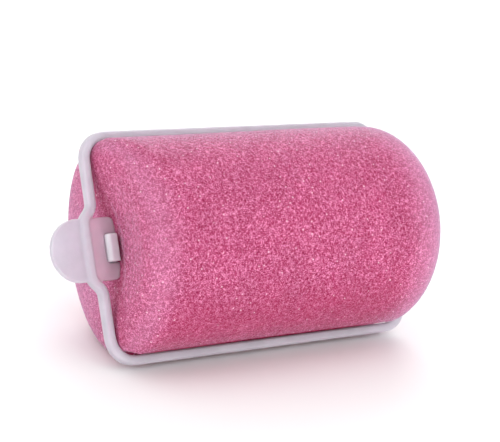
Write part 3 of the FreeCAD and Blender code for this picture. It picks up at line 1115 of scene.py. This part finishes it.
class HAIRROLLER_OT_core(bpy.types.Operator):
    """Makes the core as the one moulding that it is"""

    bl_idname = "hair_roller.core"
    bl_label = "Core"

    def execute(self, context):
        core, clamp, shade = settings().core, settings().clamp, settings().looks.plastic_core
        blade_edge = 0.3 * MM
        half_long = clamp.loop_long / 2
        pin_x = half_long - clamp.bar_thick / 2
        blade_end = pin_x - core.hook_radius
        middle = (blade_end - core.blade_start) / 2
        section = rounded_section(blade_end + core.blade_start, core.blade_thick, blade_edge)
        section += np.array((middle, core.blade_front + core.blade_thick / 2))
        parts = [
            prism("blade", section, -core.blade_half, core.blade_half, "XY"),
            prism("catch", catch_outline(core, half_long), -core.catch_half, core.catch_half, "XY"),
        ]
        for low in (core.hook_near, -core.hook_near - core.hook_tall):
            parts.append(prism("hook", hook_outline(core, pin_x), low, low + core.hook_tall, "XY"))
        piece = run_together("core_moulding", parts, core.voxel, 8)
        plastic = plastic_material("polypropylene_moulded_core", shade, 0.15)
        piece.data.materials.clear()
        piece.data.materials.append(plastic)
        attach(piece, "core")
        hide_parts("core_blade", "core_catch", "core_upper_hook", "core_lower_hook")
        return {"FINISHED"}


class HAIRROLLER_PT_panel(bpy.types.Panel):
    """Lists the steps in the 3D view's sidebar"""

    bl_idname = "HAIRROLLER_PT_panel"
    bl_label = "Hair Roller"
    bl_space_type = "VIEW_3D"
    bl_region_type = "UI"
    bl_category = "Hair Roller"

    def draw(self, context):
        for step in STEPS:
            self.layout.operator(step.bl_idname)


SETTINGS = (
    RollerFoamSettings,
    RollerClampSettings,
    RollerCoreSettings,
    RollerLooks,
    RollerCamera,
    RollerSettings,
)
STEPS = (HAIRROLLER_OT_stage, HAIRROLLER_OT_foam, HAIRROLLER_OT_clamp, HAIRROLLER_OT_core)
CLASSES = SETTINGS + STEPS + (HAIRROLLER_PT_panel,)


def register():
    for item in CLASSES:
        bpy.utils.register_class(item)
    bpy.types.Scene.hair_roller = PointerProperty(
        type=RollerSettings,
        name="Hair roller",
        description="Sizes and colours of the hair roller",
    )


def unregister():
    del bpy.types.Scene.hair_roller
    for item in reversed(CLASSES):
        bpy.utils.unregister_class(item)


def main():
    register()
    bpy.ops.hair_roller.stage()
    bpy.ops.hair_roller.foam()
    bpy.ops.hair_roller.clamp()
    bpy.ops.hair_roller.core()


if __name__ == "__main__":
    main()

▬▬▬▬▬▬▬▬▬▬

Locate the lines above that contain "piece" and copy them.

_RESULT FOR THIS TASK_
        piece = run_together("core_moulding", parts, core.voxel, 8)
        piece.data.materials.clear()
        piece.data.materials.append(plastic)
        attach(piece, "core")